かぶきのおはなし  
  64.うそ発見器  
  歌舞伎の世界に登場する、世にも優雅な「うそ発見器」をご紹介します。

景清物の狂言で「壇浦兜軍記」の3段目、通称「阿古屋(あこや)」とも「阿古屋の琴責め(ことぜめ)」とも呼ばれている狂言です。

"阿古屋"というのは、京都五条坂の遊女で"景清"の恋人です。この芝居では、このとき既に景清の子供を身ごもっている、という設定になっています。 登場人物は、この阿古屋の他に2人います。
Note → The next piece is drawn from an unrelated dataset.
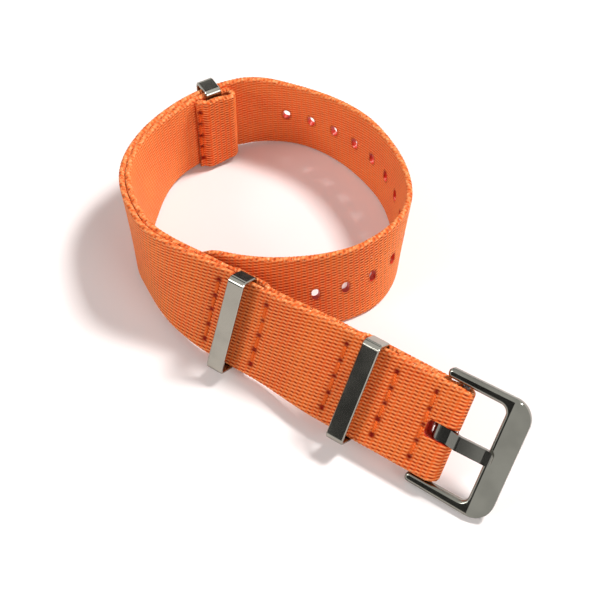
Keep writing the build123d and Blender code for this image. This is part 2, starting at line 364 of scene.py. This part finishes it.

一人は、鎌倉幕府の役人で"畠山重忠(はたけやましげただ)"。理非曲直(りひきょくちょく)を良く弁(わきま)えた、優しい心根の坂東武士。歌舞伎の役どころでいえば典型的な「捌(さば)き役」。正義の人ですから顔は白塗りです。

もう一人も幕府の役人で"岩永左衛門(いわながざえもん)"という、こちらは畠山重忠と違って、権力を傘に威張り散らすという、役人根性丸出しの意地悪武士。歌舞伎の役どころでいえば、悪玉ながら少しとろくて道化たところのある「半道敵(はんどうがたき)」。悪玉ですから顔は赤塗り(赤っつら)です。

さて筋書きですが、この両役人は頼朝の命を受けて、景清の行方を追っているが、なかなか捕らえることが出来ない。そこで恋人である京都五条坂の遊女阿古屋を捕らえ、景清の行方を白状させようとする。ところが、阿古屋は、景清の行方は知らないと言って埒(らち)があかない。痺(しび)れをきらした岩永が、それならばと阿古屋を拷問に掛けようとすると、物事の情理を弁えた重忠が、岩永を待てと押し止め、持ち出したのがこの「うそ発見器」なのです。

「うそ発見器」といっても実際に器械がある訳ではありません。重忠の「うそ発見器」というのは、阿古屋が遊女であることに着目し、阿古屋に琴と三味線と胡弓の3つの楽器を演奏させることだったのです。もし阿古屋が嘘をついているならば、その音色には乱れが顕れるだろうし、嘘をついていなければ、その音色は清く澄んだものに聞こえるだろうという、何とも優雅な「うそ発見器」だったのです。

 
 
うそ発見器
言われるままに阿古屋は、3種の楽器を奏でるのですが、もとより景清の行方を知らないというのは本当のことです。音色に一点の曇りがないのみか、愛する景清への切々たる想いが演奏を通じて伝わってくるのです。恋人の安否を気遣う気持ちが哀切な響きになって聞く者に感動を与えるのです。

この演奏を聞いた重忠は、即座に阿古屋の発言に嘘はないことを認め、無罪放免にするのです。大岡越前や遠山の金さんも顔負けの素晴らしいお裁きでした。
 
 
阿古屋の役は、女形の役のうちでも最も難しい役の一つだと言われ、かっては6世中村歌右衛門の専売特許の観があったのですが、最近では現坂東玉三郎がこの難役に挑戦し、まずまずの阿古屋に仕上がっているとの評を得ているようです。3種の楽器をただ演奏するだけでは駄目で、心に景清の安否を気遣い、愛する景清への想いを込めつつ演奏しなくては、客席にその感動が伝わらないのだそうです。